Advent: 13

As is probably evident from my selections, I’m very interested in the traditions of Christmas-keeping in other times and places. I was in Paris only once, as a toddler, and I don’t remember that. Henry James’ description is so vivid, it feels like a memory of my own.

PARIS, CHRISTMAS, 1876
By Henry James
I have never seen Paris so charming as on this last Christmas Day. The weather put in a claim to a share of the fun, the sky was radiant, and the air as soft and pure as a southern spring. It was a day to spending the streets and all the world did so. I passed it strolling half over the city and wherever I turned I found the entertainment that a pedestrian relishes. What people love Paris for became almost absurdly obvious: charm,
beguilement, diversion were stamped upon everything. I confess that, privately, I kept thinking of Prince Bismark and wishing he might take a turn upon the boulevards. Not that they would have flustered him much, I suppose, for after all, the boulevards are not human; but the whole spectacle seemed a supreme reminder of the fact so constantly present at this time to the reflective mind—the amazing elasticity of France.

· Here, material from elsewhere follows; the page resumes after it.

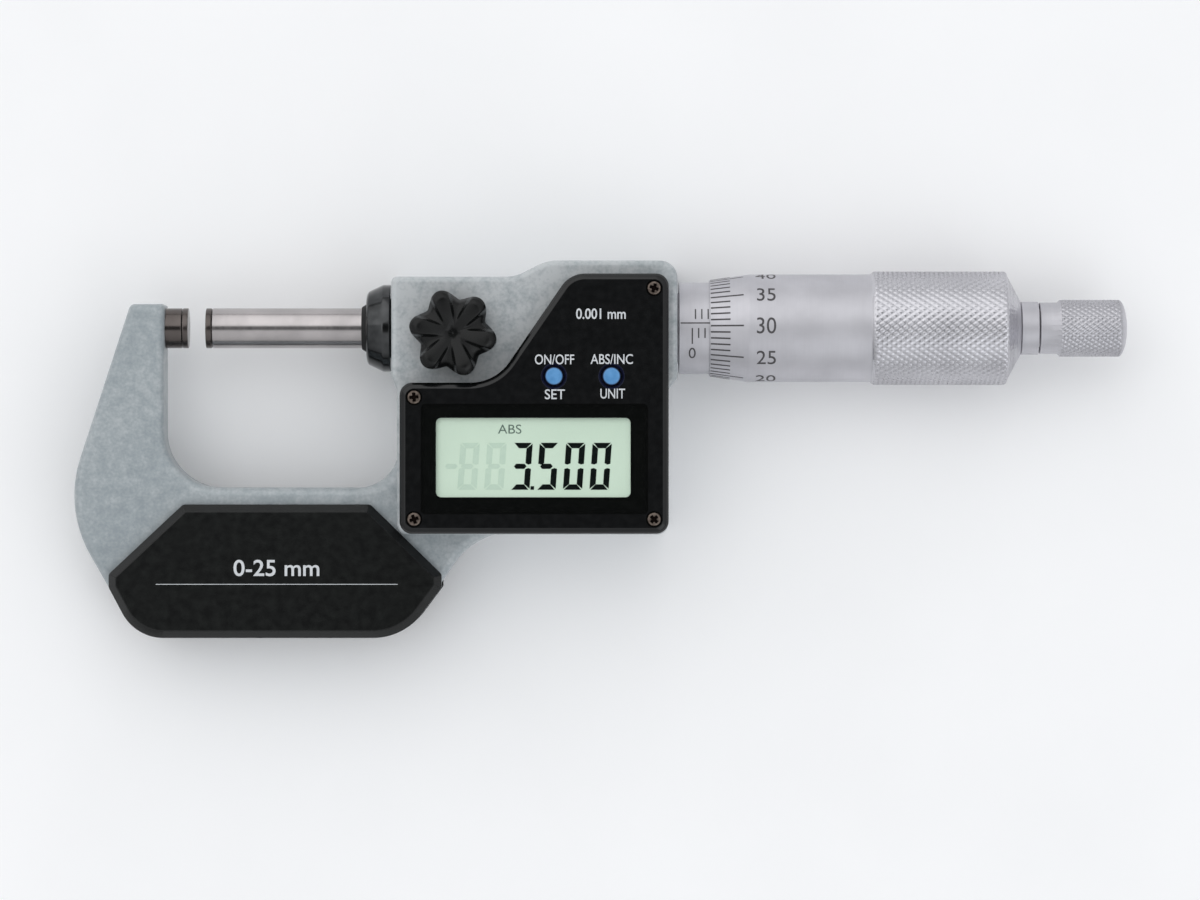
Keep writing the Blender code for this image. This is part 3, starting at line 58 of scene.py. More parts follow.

Beaten and humiliated on a scale without precedent, despoiled, dishonored, bled to death financially—all this but yesterday—Paris is today in outward aspect as radiant, as prosperous, as instinct with her own peculiar genius as if her sky had never known a cloud. The friendly stranger cannot refuse an admiring glance to this mystery of wealth and thrift and energy and good spirits. I don’t know how Berlin looked on Christmas Day, though Christmas-keeping is a German specialty, but I greatly doubt whether its aspect would have appealed so irresistibly to the sympathies of the impartial observer. With the approach of Christmas here the whole line of the boulevards is bordered on each side with a row of little booths for the sale—for the sale of everything conceivable. The width of the classic asphalt is so ample that they form no serious obstruction, and the scene, in the evening especially, presents a picturesque combination of the rustic fair and the highest Parisian civilization.

You may buy anything in the line of trifles in the world, from a cotton nightcap to an orange neatly pricked in blue letters with the name of the young lady—Adèle or Ernestine—to whom you many gallantly desire to present it. On the other side of the crowded channel, the regular shops present their glittering portals, decorated for the occasion with the latest refinements of the trade. The confectioners in particular are amazing; the rows of marvelous bonbonnières look like precious sixteenth-century caskets and reliquaries, chiseled by Florentine artists, in the glass cases of great museums. The bonbonnière, in its elaborate and impertinent uselessness, is certainly the consummate flower of material luxury; it seems to bloom, with its petals of satin and its pistils of gold, upon the very apex of the tree of civilization.